** Objective **
Work out the number of lines with "bodies" in them. Reply with that number and no other words.

+++++

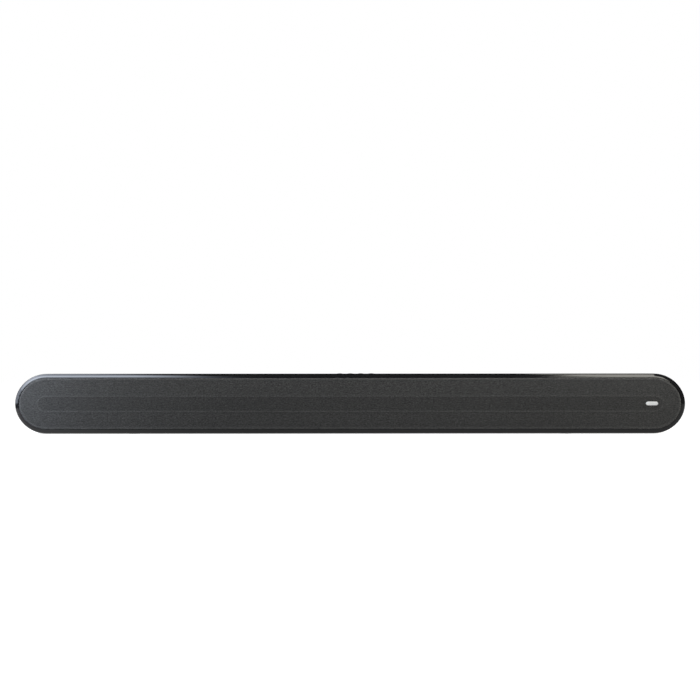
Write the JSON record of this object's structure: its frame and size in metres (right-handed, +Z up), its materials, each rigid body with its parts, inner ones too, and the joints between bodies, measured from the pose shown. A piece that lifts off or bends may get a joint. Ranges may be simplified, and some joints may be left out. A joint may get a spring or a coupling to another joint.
{
  "type": "soundbar",
  "caption": "Compact pill-shaped soundbar: gloss black housing, grey cloth grille, push buttons on top, socket bay and wall keyholes at the back.",
  "frame": {"origin": "on the surface the bar stands on, under the middle of its length and depth", "axes": "+X to the right as seen from the front, +Z up, the front faces -Y"},
  "size_m": [0.8, 0.1, 0.0728],
  "materials": {
    "gloss_housing": "high gloss black",
    "cover_plastic": "fine matt texture",
    "grille_fabric": "stretched fine weave",
    "frame_plastic": "moulded",
    "badge_metal": "satin",
    "foot_rubber": "matt",
    "button_plastic": "gloss black",
    "switch_plastic": "moulded",
    "plunger_plastic": "moulded",
    "circuit_board": "solder mask",
    "chip_plastic": "moulded epoxy",
    "heat_sink_aluminium": "extruded",
    "capacitor_sleeve": "shrink sleeve",
    "indicator_lens": "clear",
    "receiver_lens": "dark red",
    "black_screw": "black oxide",
    "bright_screw": "zinc plated",
    "socket_plastic": "moulded",
    "socket_metal": "plated",
    "cable_jacket": "PVC",
    "basket_steel": "black paint",
    "gasket_foam": "closed-cell foam",
    "surround_rubber": "butyl",
    "cone_paper": "pressed pulp",
    "coil_copper": "copper winding",
    "spider_cloth": "resin-stiffened cloth",
    "pole_steel": "zinc plated",
    "ferrite": "ground ferrite"
  },
  "bodies": {
    "enclosure": {"housing_shell": "gloss_housing", "rear_cover": "cover_plastic", "grille_cloth": "grille_fabric", "grille_frame": "frame_plastic", "front_baffle": "frame_plastic", "badge": "badge_metal", "foot_left": "foot_rubber", "foot_right": "foot_rubber", "tact_switches": "switch_plastic", "control_board": "circuit_board", "main_board": "circuit_board", "power_board": "circuit_board", "indicator_board": "circuit_board", "main_board_chips": "chip_plastic", "power_transformer": "chip_plastic", "heat_sink": "heat_sink_aluminium", "power_capacitors": "capacitor_sleeve", "status_leds": "indicator_lens", "ir_receiver": "receiver_lens", "rear_cover_screws": "black_screw", "driver_screws": "black_screw", "baffle_screws": "black_screw", "board_screws": "bright_screw", "ac_inlet": "socket_plastic", "optical_socket": "socket_plastic", "aux_jack": "socket_plastic", "video_socket": "socket_metal", "service_socket": "socket_metal", "left_speaker_cable": "cable_jacket", "right_speaker_cable": "cable_jacket", "left_basket": "basket_steel", "right_basket": "basket_steel", "left_gasket": "gasket_foam", "right_gasket": "gasket_foam", "left_surround": "surround_rubber", "right_surround": "surround_rubber", "left_spider": "spider_cloth", "right_spider": "spider_cloth", "left_top_plate": "pole_steel", "right_top_plate": "pole_steel", "left_yoke": "pole_steel", "right_yoke": "pole_steel", "left_magnet": "ferrite", "right_magnet": "ferrite"},
    "button_power": {"button_power": "button_plastic", "plunger_power": "plunger_plastic"},
    "button_source": {"button_source": "button_plastic", "plunger_source": "plunger_plastic"},
    "button_volume_down": {"button_volume_down": "button_plastic", "plunger_volume_down": "plunger_plastic"},
    "button_volume_up": {"button_volume_up": "button_plastic", "plunger_volume_up": "plunger_plastic"},
    "left_cone_assembly": {"left_cone": "cone_paper", "left_dust_cap": "cone_paper", "left_voice_coil": "coil_copper"},
    "right_cone_assembly": {"right_cone": "cone_paper", "right_dust_cap": "cone_paper", "right_voice_coil": "coil_copper"},
    "optical_shutter": {"optical_shutter": "socket_plastic"}
  },
  "joints": [
    {"name": "power_press", "type": "slide", "parent": "enclosure", "child": "button_power", "axis": [0, 0, -1], "range_m": [0, 0.0005], "stiffness_N_per_m": 800},
    {"name": "source_press", "type": "slide", "parent": "enclosure", "child": "button_source", "axis": [0, 0, -1], "range_m": [0, 0.0005], "stiffness_N_per_m": 800},
    {"name": "volume_down_press", "type": "slide", "parent": "enclosure", "child": "button_volume_down", "axis": [0, 0, -1], "range_m": [0, 0.0005], "stiffness_N_per_m": 800},
    {"name": "volume_up_press", "type": "slide", "parent": "enclosure", "child": "button_volume_up", "axis": [0, 0, -1], "range_m": [0, 0.0005], "stiffness_N_per_m": 800},
    {"name": "left_cone_travel", "type": "slide", "parent": "enclosure", "child": "left_cone_assembly", "axis": [0, 1, 0], "range_m": [-0.002, 0.002], "stiffness_N_per_m": 1200, "deforming": ["left_surround", "left_spider"]},
    {"name": "right_cone_travel", "type": "slide", "parent": "enclosure", "child": "right_cone_assembly", "axis": [0, 1, 0], "range_m": [-0.002, 0.002], "stiffness_N_per_m": 1200, "deforming": ["right_surround", "right_spider"]},
    {"name": "shutter_hinge", "type": "hinge", "parent": "enclosure", "child": "optical_shutter", "pos_m": [-0.01, 0.0255, 0.0333], "axis": [-1, 0, 0], "range_deg": [0, 85], "stiffness_Nm_per_rad": 0.0002}
  ]
}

+++++

** Exercise solution **
2